▼

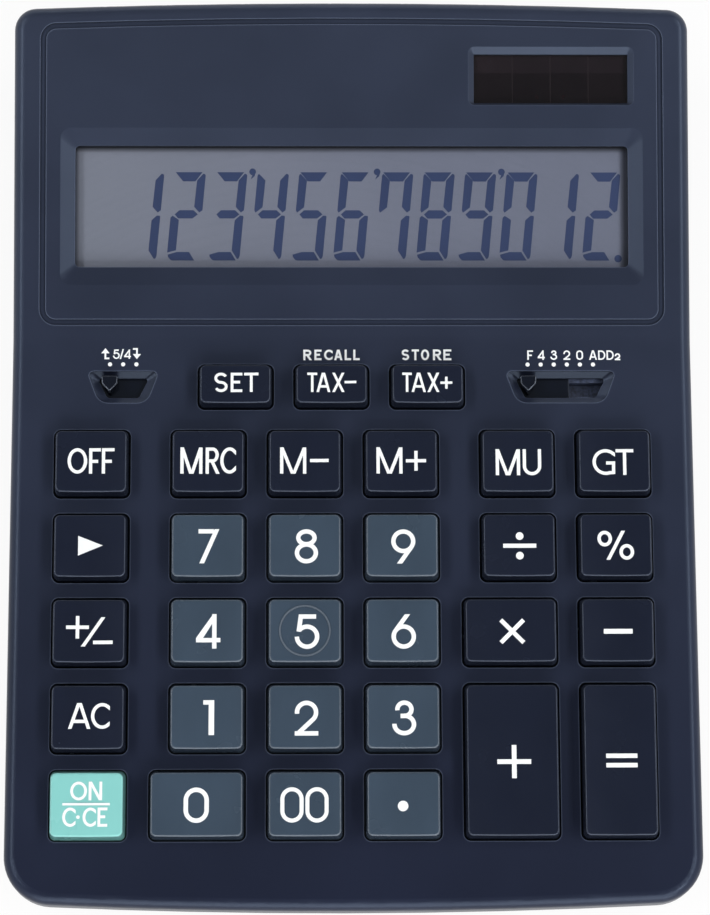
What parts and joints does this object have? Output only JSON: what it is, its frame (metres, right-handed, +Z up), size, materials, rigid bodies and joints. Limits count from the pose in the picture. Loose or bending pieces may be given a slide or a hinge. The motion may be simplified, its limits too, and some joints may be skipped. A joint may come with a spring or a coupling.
{
  "type": "desktop calculator",
  "caption": "Wedge-shaped desktop calculator with a tilted display, solar window, slide switches and sprung dished keys.",
  "frame": {"origin": "centre of the footprint, on the surface that the rubber feet stand on", "axes": "+X to the right of someone using it, +Y to the rear, where the display is, +Z up"},
  "size_m": [0.1532, 0.2032, 0.0354],
  "materials": {
    "case_blue": "fine matt grain",
    "case_base": "fine matt grain",
    "cell_steel": "bright nickel",
    "contact_metal": "nickel plated spring strip",
    "wire_cover": "insulation",
    "board": "solder resist",
    "chip_resin": "potting resin",
    "capacitor_can": "sleeved can",
    "silicone": "soft matt",
    "clear_sheet": "clear, polished",
    "lcd_face": "grey polariser",
    "inner_plastic": "moulded",
    "ribbon_film": "polyester film",
    "solar_face": "dark glass cell",
    "knob_black": "satin",
    "screw_steel": "zinc plated",
    "foot_rubber": "matt",
    "key_dark": "satin",
    "key_slate": "satin",
    "key_turquoise": "satin"
  },
  "bodies": {
    "case": {"upper_housing": "case_blue", "lower_housing": "case_base", "button_cell": "cell_steel", "battery_contact_minus": "contact_metal", "battery_contact_plus": "contact_metal", "battery_wires": "wire_cover", "solar_wires": "wire_cover", "circuit_board": "board", "controller_chip": "chip_resin", "board_capacitor": "capacitor_can", "key_membrane": "silicone", "display_window": "clear_sheet", "lcd_panel": "lcd_face", "lcd_holder": "inner_plastic", "lcd_ribbon": "ribbon_film", "solar_window": "clear_sheet", "solar_cell": "solar_face", "rounding_base": "inner_plastic", "decimal_base": "inner_plastic", "case_screws": "screw_steel", "board_screws": "screw_steel", "holder_screws": "screw_steel", "rubber_feet": "foot_rubber"},
    "key_set": {"key_set": "key_dark"},
    "key_tax_minus": {"key_tax_minus": "key_dark"},
    "key_tax_plus": {"key_tax_plus": "key_dark"},
    "key_off": {"key_off": "key_dark"},
    "key_mrc": {"key_mrc": "key_dark"},
    "key_m_minus": {"key_m_minus": "key_dark"},
    "key_m_plus": {"key_m_plus": "key_dark"},
    "key_mu": {"key_mu": "key_dark"},
    "key_gt": {"key_gt": "key_dark"},
    "key_shift": {"key_shift": "key_dark"},
    "key_7": {"key_7": "key_slate"},
    "key_8": {"key_8": "key_slate"},
    "key_9": {"key_9": "key_slate"},
    "key_divide": {"key_divide": "key_dark"},
    "key_percent": {"key_percent": "key_dark"},
    "key_sign": {"key_sign": "key_dark"},
    "key_4": {"key_4": "key_slate"},
    "key_5": {"key_5": "key_slate"},
    "key_6": {"key_6": "key_slate"},
    "key_multiply": {"key_multiply": "key_dark"},
    "key_minus": {"key_minus": "key_dark"},
    "key_ac": {"key_ac": "key_dark"},
    "key_1": {"key_1": "key_slate"},
    "key_2": {"key_2": "key_slate"},
    "key_3": {"key_3": "key_slate"},
    "key_plus": {"key_plus": "key_dark"},
    "key_equals": {"key_equals": "key_dark"},
    "key_on": {"key_on": "key_turquoise"},
    "key_0": {"key_0": "key_slate"},
    "key_00": {"key_00": "key_slate"},
    "key_point": {"key_point": "key_slate"},
    "battery_cap": {"battery_cap": "case_base"},
    "rounding_knob": {"rounding_knob": "knob_black", "rounding_wiper": "contact_metal"},
    "decimal_knob": {"decimal_knob": "knob_black", "decimal_wiper": "contact_metal"}
  },
  "joints": [
    {"name": "press_set", "type": "slide", "parent": "case", "child": "key_set", "axis": [0, 0.0698, -0.9976], "range_m": [0, 0.0015], "stiffness_N_per_m": 300, "deforming": ["key_membrane"]},
    {"name": "press_tax_minus", "type": "slide", "parent": "case", "child": "key_tax_minus", "axis": [0, 0.0698, -0.9976], "range_m": [0, 0.0015], "stiffness_N_per_m": 300, "deforming": ["key_membrane"]},
    {"name": "press_tax_plus", "type": "slide", "parent": "case", "child": "key_tax_plus", "axis": [0, 0.0698, -0.9976], "range_m": [0, 0.0015], "stiffness_N_per_m": 300, "deforming": ["key_membrane"]},
    {"name": "press_off", "type": "slide", "parent": "case", "child": "key_off", "axis": [0, 0.0698, -0.9976], "range_m": [0, 0.0015], "stiffness_N_per_m": 300, "deforming": ["key_membrane"]},
    {"name": "press_mrc", "type": "slide", "parent": "case", "child": "key_mrc", "axis": [0, 0.0698, -0.9976], "range_m": [0, 0.0015], "stiffness_N_per_m": 300, "deforming": ["key_membrane"]},
    {"name": "press_m_minus", "type": "slide", "parent": "case", "child": "key_m_minus", "axis": [0, 0.0698, -0.9976], "range_m": [0, 0.0015], "stiffness_N_per_m": 300, "deforming": ["key_membrane"]},
    {"name": "press_m_plus", "type": "slide", "parent": "case", "child": "key_m_plus", "axis": [0, 0.0698, -0.9976], "range_m": [0, 0.0015], "stiffness_N_per_m": 300, "deforming": ["key_membrane"]},
    {"name": "press_mu", "type": "slide", "parent": "case", "child": "key_mu", "axis": [0, 0.0698, -0.9976], "range_m": [0, 0.0015], "stiffness_N_per_m": 300, "deforming": ["key_membrane"]},
    {"name": "press_gt", "type": "slide", "parent": "case", "child": "key_gt", "axis": [0, 0.0698, -0.9976], "range_m": [0, 0.0015], "stiffness_N_per_m": 300, "deforming": ["key_membrane"]},
    {"name": "press_shift", "type": "slide", "parent": "case", "child": "key_shift", "axis": [0, 0.0698, -0.9976], "range_m": [0, 0.0015], "stiffness_N_per_m": 300, "deforming": ["key_membrane"]},
    {"name": "press_7", "type": "slide", "parent": "case", "child": "key_7", "axis": [0, 0.0698, -0.9976], "range_m": [0, 0.0015], "stiffness_N_per_m": 300, "deforming": ["key_membrane"]},
    {"name": "press_8", "type": "slide", "parent": "case", "child": "key_8", "axis": [0, 0.0698, -0.9976], "range_m": [0, 0.0015], "stiffness_N_per_m": 300, "deforming": ["key_membrane"]},
    {"name": "press_9", "type": "slide", "parent": "case", "child": "key_9", "axis": [0, 0.0698, -0.9976], "range_m": [0, 0.0015], "stiffness_N_per_m": 300, "deforming": ["key_membrane"]},
    {"name": "press_divide", "type": "slide", "parent": "case", "child": "key_divide", "axis": [0, 0.0698, -0.9976], "range_m": [0, 0.0015], "stiffness_N_per_m": 300, "deforming": ["key_membrane"]},
    {"name": "press_percent", "type": "slide", "parent": "case", "child": "key_percent", "axis": [0, 0.0698, -0.9976], "range_m": [0, 0.0015], "stiffness_N_per_m": 300, "deforming": ["key_membrane"]},
    {"name": "press_sign", "type": "slide", "parent": "case", "child": "key_sign", "axis": [0, 0.0698, -0.9976], "range_m": [0, 0.0015], "stiffness_N_per_m": 300, "deforming": ["key_membrane"]},
    {"name": "press_4", "type": "slide", "parent": "case", "child": "key_4", "axis": [0, 0.0698, -0.9976], "range_m": [0, 0.0015], "stiffness_N_per_m": 300, "deforming": ["key_membrane"]},
    {"name": "press_5", "type": "slide", "parent": "case", "child": "key_5", "axis": [0, 0.0698, -0.9976], "range_m": [0, 0.0015], "stiffness_N_per_m": 300, "deforming": ["key_membrane"]},
    {"name": "press_6", "type": "slide", "parent": "case", "child": "key_6", "axis": [0, 0.0698, -0.9976], "range_m": [0, 0.0015], "stiffness_N_per_m": 300, "deforming": ["key_membrane"]},
    {"name": "press_multiply", "type": "slide", "parent": "case", "child": "key_multiply", "axis": [0, 0.0698, -0.9976], "range_m": [0, 0.0015], "stiffness_N_per_m": 300, "deforming": ["key_membrane"]},
    {"name": "press_minus", "type": "slide", "parent": "case", "child": "key_minus", "axis": [0, 0.0698, -0.9976], "range_m": [0, 0.0015], "stiffness_N_per_m": 300, "deforming": ["key_membrane"]},
    {"name": "press_ac", "type": "slide", "parent": "case", "child": "key_ac", "axis": [0, 0.0698, -0.9976], "range_m": [0, 0.0015], "stiffness_N_per_m": 300, "deforming": ["key_membrane"]},
    {"name": "press_1", "type": "slide", "parent": "case", "child": "key_1", "axis": [0, 0.0698, -0.9976], "range_m": [0, 0.0015], "stiffness_N_per_m": 300, "deforming": ["key_membrane"]},
    {"name": "press_2", "type": "slide", "parent": "case", "child": "key_2", "axis": [0, 0.0698, -0.9976], "range_m": [0, 0.0015], "stiffness_N_per_m": 300, "deforming": ["key_membrane"]},
    {"name": "press_3", "type": "slide", "parent": "case", "child": "key_3", "axis": [0, 0.0698, -0.9976], "range_m": [0, 0.0015], "stiffness_N_per_m": 300, "deforming": ["key_membrane"]},
    {"name": "press_plus", "type": "slide", "parent": "case", "child": "key_plus", "axis": [0, 0.0698, -0.9976], "range_m": [0, 0.0015], "stiffness_N_per_m": 300, "deforming": ["key_membrane"]},
    {"name": "press_equals", "type": "slide", "parent": "case", "child": "key_equals", "axis": [0, 0.0698, -0.9976], "range_m": [0, 0.0015], "stiffness_N_per_m": 300, "deforming": ["key_membrane"]},
    {"name": "press_on", "type": "slide", "parent": "case", "child": "key_on", "axis": [0, 0.0698, -0.9976], "range_m": [0, 0.0015], "stiffness_N_per_m": 300, "deforming": ["key_membrane"]},
    {"name": "press_0", "type": "slide", "parent": "case", "child": "key_0", "axis": [0, 0.0698, -0.9976], "range_m": [0, 0.0015], "stiffness_N_per_m": 300, "deforming": ["key_membrane"]},
    {"name": "press_00", "type": "slide", "parent": "case", "child": "key_00", "axis": [0, 0.0698, -0.9976], "range_m": [0, 0.0015], "stiffness_N_per_m": 300, "deforming": ["key_membrane"]},
    {"name": "press_point", "type": "slide", "parent": "case", "child": "key_point", "axis": [0, 0.0698, -0.9976], "range_m": [0, 0.0015], "stiffness_N_per_m": 300, "deforming": ["key_membrane"]},
    {"name": "rounding_slide", "type": "slide", "parent": "case", "child": "rounding_knob", "axis": [1, 0, 0], "range_m": [0, 0.0059]},
    {"name": "decimal_slide", "type": "slide", "parent": "case", "child": "decimal_knob", "axis": [1, 0, 0], "range_m": [0, 0.01475]},
    {"name": "battery_cap_turn", "type": "hinge", "parent": "case", "child": "battery_cap", "pos_m": [-0.03, 0.06, 0.0012], "axis": [0, 0, 1], "range_deg": [0, 45]}
  ]
}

▲

Pull every line containing "bodies" out of the data above.

Solved exercise:
What parts and joints does this object have? Output only JSON: what it is, its frame (metres, right-handed, +Z up), size, materials, rigid bodies and joints. Limits count from the pose in the picture. Loose or bending pieces may be given a slide or a hinge. The motion may be simplified, its limits too, and some joints may be skipped. A joint may come with a spring or a coupling.
  "bodies": {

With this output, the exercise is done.